● **SET PROBLEM**: Please quote every line word for word.

● **DATA SEGMENT**:
::::::::::

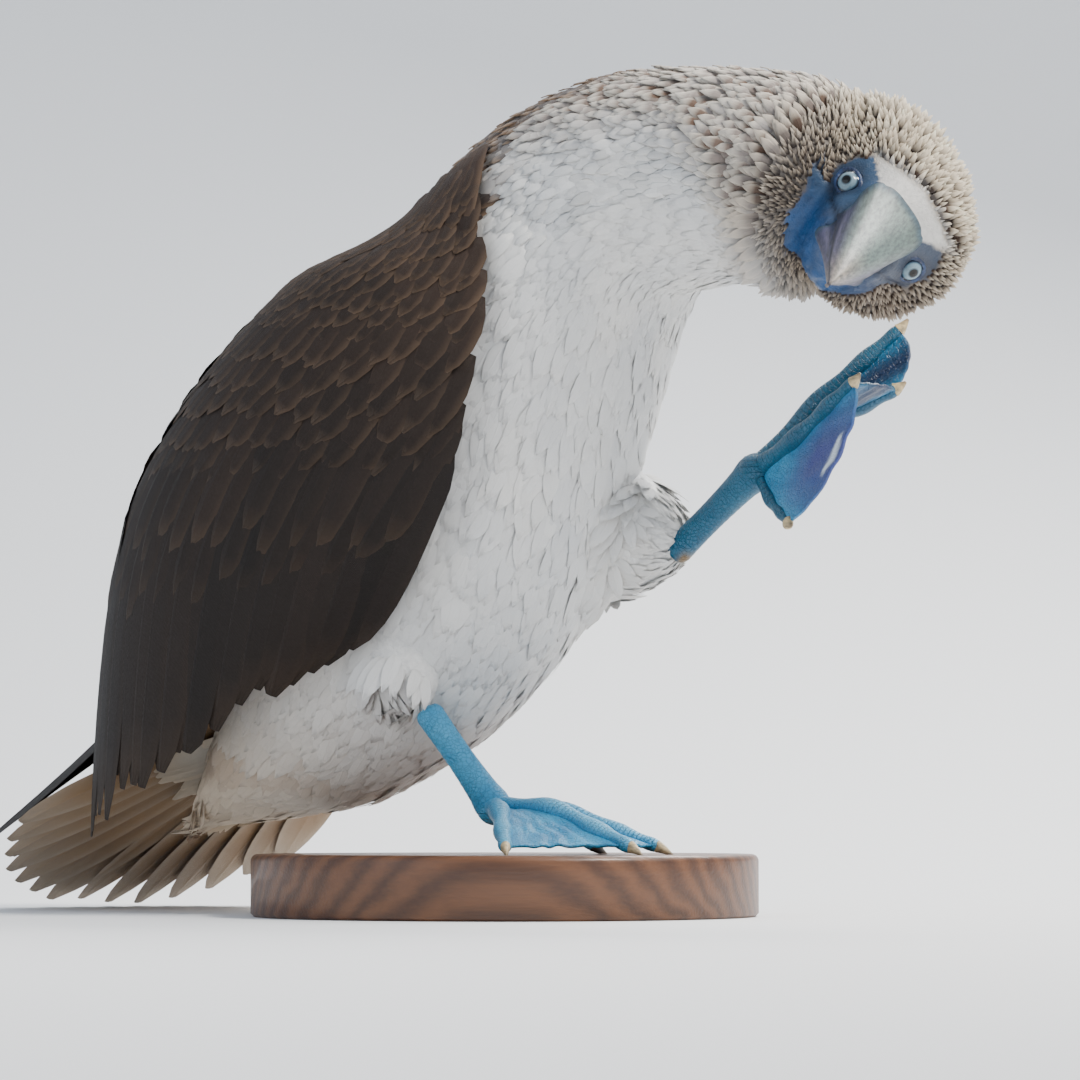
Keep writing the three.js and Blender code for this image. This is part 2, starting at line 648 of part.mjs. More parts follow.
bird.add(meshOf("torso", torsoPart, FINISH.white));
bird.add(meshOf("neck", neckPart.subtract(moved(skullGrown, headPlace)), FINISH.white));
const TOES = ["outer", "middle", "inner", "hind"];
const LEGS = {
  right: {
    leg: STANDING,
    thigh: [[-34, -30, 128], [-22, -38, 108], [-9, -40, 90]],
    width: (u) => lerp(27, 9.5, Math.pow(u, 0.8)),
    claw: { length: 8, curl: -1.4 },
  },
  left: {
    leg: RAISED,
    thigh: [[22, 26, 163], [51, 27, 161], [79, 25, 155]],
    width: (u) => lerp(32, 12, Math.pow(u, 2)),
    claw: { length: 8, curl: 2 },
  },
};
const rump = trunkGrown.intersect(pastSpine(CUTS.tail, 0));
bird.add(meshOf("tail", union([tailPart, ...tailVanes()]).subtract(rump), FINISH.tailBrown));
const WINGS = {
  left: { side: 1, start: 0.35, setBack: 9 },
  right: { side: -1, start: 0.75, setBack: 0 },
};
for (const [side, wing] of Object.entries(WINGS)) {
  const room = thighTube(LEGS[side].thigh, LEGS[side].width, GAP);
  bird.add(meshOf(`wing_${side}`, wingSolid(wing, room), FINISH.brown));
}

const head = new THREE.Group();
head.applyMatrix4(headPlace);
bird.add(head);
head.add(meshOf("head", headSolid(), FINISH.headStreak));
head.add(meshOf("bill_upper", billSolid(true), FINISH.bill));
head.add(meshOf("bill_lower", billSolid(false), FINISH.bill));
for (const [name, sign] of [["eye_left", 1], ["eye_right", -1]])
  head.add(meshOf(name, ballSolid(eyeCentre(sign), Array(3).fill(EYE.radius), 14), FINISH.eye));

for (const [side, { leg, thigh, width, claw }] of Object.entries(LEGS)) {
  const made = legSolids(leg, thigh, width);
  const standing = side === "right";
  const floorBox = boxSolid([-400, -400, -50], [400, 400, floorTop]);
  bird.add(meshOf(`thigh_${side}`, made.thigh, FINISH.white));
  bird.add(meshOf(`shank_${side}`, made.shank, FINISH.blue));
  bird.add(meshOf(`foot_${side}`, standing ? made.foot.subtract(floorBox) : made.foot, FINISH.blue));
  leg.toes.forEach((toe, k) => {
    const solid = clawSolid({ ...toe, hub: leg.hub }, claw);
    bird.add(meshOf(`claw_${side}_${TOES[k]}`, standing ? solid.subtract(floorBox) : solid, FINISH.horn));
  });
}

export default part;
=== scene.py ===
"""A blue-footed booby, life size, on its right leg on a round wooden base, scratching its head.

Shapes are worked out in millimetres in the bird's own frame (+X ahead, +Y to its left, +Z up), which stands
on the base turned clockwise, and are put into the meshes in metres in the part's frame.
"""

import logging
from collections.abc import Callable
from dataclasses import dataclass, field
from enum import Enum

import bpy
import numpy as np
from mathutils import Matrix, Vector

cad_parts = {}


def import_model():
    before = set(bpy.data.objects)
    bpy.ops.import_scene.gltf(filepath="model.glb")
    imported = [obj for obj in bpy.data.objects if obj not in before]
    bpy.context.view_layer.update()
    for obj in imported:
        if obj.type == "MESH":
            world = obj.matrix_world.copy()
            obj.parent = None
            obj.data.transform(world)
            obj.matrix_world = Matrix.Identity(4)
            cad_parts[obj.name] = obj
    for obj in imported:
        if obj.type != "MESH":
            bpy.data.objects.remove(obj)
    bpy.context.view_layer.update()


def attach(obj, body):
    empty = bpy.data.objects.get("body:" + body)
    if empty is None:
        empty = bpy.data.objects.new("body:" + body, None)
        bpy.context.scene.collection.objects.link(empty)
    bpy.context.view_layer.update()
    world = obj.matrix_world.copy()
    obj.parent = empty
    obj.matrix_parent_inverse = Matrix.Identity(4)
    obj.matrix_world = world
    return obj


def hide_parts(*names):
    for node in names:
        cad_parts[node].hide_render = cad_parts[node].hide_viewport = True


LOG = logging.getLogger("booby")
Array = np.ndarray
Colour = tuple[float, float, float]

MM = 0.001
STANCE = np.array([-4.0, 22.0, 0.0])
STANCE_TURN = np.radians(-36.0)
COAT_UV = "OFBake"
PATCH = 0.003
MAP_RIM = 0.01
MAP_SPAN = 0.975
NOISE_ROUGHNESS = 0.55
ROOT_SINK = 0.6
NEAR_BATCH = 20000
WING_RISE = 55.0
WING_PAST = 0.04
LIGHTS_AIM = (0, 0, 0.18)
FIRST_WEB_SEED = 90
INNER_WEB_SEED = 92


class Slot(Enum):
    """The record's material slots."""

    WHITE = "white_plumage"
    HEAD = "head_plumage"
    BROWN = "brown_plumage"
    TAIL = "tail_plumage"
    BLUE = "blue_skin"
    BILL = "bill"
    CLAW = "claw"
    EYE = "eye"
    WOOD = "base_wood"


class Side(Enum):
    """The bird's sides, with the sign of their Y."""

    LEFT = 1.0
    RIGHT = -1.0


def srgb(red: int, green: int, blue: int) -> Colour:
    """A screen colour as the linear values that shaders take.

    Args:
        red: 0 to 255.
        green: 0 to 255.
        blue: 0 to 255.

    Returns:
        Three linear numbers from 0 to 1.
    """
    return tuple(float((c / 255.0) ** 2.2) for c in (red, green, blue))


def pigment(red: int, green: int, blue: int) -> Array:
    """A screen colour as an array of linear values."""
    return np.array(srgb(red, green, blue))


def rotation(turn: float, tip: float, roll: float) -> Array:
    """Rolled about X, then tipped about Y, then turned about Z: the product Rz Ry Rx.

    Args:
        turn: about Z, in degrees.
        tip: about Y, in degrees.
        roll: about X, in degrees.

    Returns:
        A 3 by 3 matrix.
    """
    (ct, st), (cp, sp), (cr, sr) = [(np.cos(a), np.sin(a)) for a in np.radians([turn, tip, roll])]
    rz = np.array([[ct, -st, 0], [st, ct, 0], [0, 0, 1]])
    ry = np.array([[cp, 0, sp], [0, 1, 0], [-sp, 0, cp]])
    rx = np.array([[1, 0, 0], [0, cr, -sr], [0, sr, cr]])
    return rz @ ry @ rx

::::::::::

● **SOLUTION TO THIS PROBLEM**:
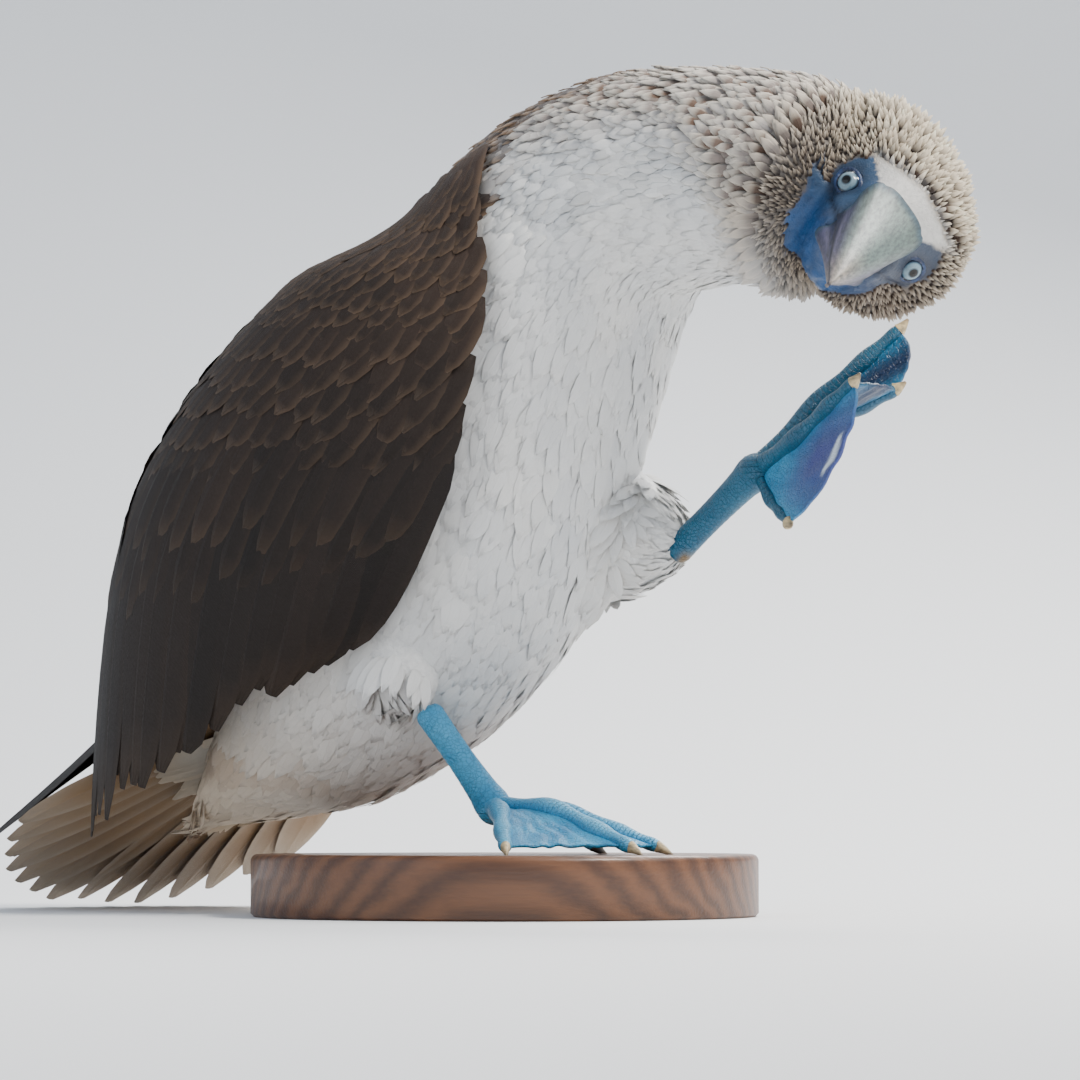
Keep writing the three.js and Blender code for this image. This is part 2, starting at line 648 of part.mjs. More parts follow.
bird.add(meshOf("torso", torsoPart, FINISH.white));
bird.add(meshOf("neck", neckPart.subtract(moved(skullGrown, headPlace)), FINISH.white));
const TOES = ["outer", "middle", "inner", "hind"];
const LEGS = {
  right: {
    leg: STANDING,
    thigh: [[-34, -30, 128], [-22, -38, 108], [-9, -40, 90]],
    width: (u) => lerp(27, 9.5, Math.pow(u, 0.8)),
    claw: { length: 8, curl: -1.4 },
  },
  left: {
    leg: RAISED,
    thigh: [[22, 26, 163], [51, 27, 161], [79, 25, 155]],
    width: (u) => lerp(32, 12, Math.pow(u, 2)),
    claw: { length: 8, curl: 2 },
  },
};
const rump = trunkGrown.intersect(pastSpine(CUTS.tail, 0));
bird.add(meshOf("tail", union([tailPart, ...tailVanes()]).subtract(rump), FINISH.tailBrown));
const WINGS = {
  left: { side: 1, start: 0.35, setBack: 9 },
  right: { side: -1, start: 0.75, setBack: 0 },
};
for (const [side, wing] of Object.entries(WINGS)) {
  const room = thighTube(LEGS[side].thigh, LEGS[side].width, GAP);
  bird.add(meshOf(`wing_${side}`, wingSolid(wing, room), FINISH.brown));
}

const head = new THREE.Group();
head.applyMatrix4(headPlace);
bird.add(head);
head.add(meshOf("head", headSolid(), FINISH.headStreak));
head.add(meshOf("bill_upper", billSolid(true), FINISH.bill));
head.add(meshOf("bill_lower", billSolid(false), FINISH.bill));
for (const [name, sign] of [["eye_left", 1], ["eye_right", -1]])
  head.add(meshOf(name, ballSolid(eyeCentre(sign), Array(3).fill(EYE.radius), 14), FINISH.eye));

for (const [side, { leg, thigh, width, claw }] of Object.entries(LEGS)) {
  const made = legSolids(leg, thigh, width);
  const standing = side === "right";
  const floorBox = boxSolid([-400, -400, -50], [400, 400, floorTop]);
  bird.add(meshOf(`thigh_${side}`, made.thigh, FINISH.white));
  bird.add(meshOf(`shank_${side}`, made.shank, FINISH.blue));
  bird.add(meshOf(`foot_${side}`, standing ? made.foot.subtract(floorBox) : made.foot, FINISH.blue));
  leg.toes.forEach((toe, k) => {
    const solid = clawSolid({ ...toe, hub: leg.hub }, claw);
    bird.add(meshOf(`claw_${side}_${TOES[k]}`, standing ? solid.subtract(floorBox) : solid, FINISH.horn));
  });
}

export default part;
=== scene.py ===
"""A blue-footed booby, life size, on its right leg on a round wooden base, scratching its head.

Shapes are worked out in millimetres in the bird's own frame (+X ahead, +Y to its left, +Z up), which stands
on the base turned clockwise, and are put into the meshes in metres in the part's frame.
"""

import logging
from collections.abc import Callable
from dataclasses import dataclass, field
from enum import Enum

import bpy
import numpy as np
from mathutils import Matrix, Vector

cad_parts = {}


def import_model():
    before = set(bpy.data.objects)
    bpy.ops.import_scene.gltf(filepath="model.glb")
    imported = [obj for obj in bpy.data.objects if obj not in before]
    bpy.context.view_layer.update()
    for obj in imported:
        if obj.type == "MESH":
            world = obj.matrix_world.copy()
            obj.parent = None
            obj.data.transform(world)
            obj.matrix_world = Matrix.Identity(4)
            cad_parts[obj.name] = obj
    for obj in imported:
        if obj.type != "MESH":
            bpy.data.objects.remove(obj)
    bpy.context.view_layer.update()


def attach(obj, body):
    empty = bpy.data.objects.get("body:" + body)
    if empty is None:
        empty = bpy.data.objects.new("body:" + body, None)
        bpy.context.scene.collection.objects.link(empty)
    bpy.context.view_layer.update()
    world = obj.matrix_world.copy()
    obj.parent = empty
    obj.matrix_parent_inverse = Matrix.Identity(4)
    obj.matrix_world = world
    return obj


def hide_parts(*names):
    for node in names:
        cad_parts[node].hide_render = cad_parts[node].hide_viewport = True


LOG = logging.getLogger("booby")
Array = np.ndarray
Colour = tuple[float, float, float]

MM = 0.001
STANCE = np.array([-4.0, 22.0, 0.0])
STANCE_TURN = np.radians(-36.0)
COAT_UV = "OFBake"
PATCH = 0.003
MAP_RIM = 0.01
MAP_SPAN = 0.975
NOISE_ROUGHNESS = 0.55
ROOT_SINK = 0.6
NEAR_BATCH = 20000
WING_RISE = 55.0
WING_PAST = 0.04
LIGHTS_AIM = (0, 0, 0.18)
FIRST_WEB_SEED = 90
INNER_WEB_SEED = 92


class Slot(Enum):
    """The record's material slots."""

    WHITE = "white_plumage"
    HEAD = "head_plumage"
    BROWN = "brown_plumage"
    TAIL = "tail_plumage"
    BLUE = "blue_skin"
    BILL = "bill"
    CLAW = "claw"
    EYE = "eye"
    WOOD = "base_wood"


class Side(Enum):
    """The bird's sides, with the sign of their Y."""

    LEFT = 1.0
    RIGHT = -1.0


def srgb(red: int, green: int, blue: int) -> Colour:
    """A screen colour as the linear values that shaders take.

    Args:
        red: 0 to 255.
        green: 0 to 255.
        blue: 0 to 255.

    Returns:
        Three linear numbers from 0 to 1.
    """
    return tuple(float((c / 255.0) ** 2.2) for c in (red, green, blue))


def pigment(red: int, green: int, blue: int) -> Array:
    """A screen colour as an array of linear values."""
    return np.array(srgb(red, green, blue))


def rotation(turn: float, tip: float, roll: float) -> Array:
    """Rolled about X, then tipped about Y, then turned about Z: the product Rz Ry Rx.

    Args:
        turn: about Z, in degrees.
        tip: about Y, in degrees.
        roll: about X, in degrees.

    Returns:
        A 3 by 3 matrix.
    """
    (ct, st), (cp, sp), (cr, sr) = [(np.cos(a), np.sin(a)) for a in np.radians([turn, tip, roll])]
    rz = np.array([[ct, -st, 0], [st, ct, 0], [0, 0, 1]])
    ry = np.array([[cp, 0, sp], [0, 1, 0], [-sp, 0, cp]])
    rx = np.array([[1, 0, 0], [0, cr, -sr], [0, sr, cr]])
    return rz @ ry @ rx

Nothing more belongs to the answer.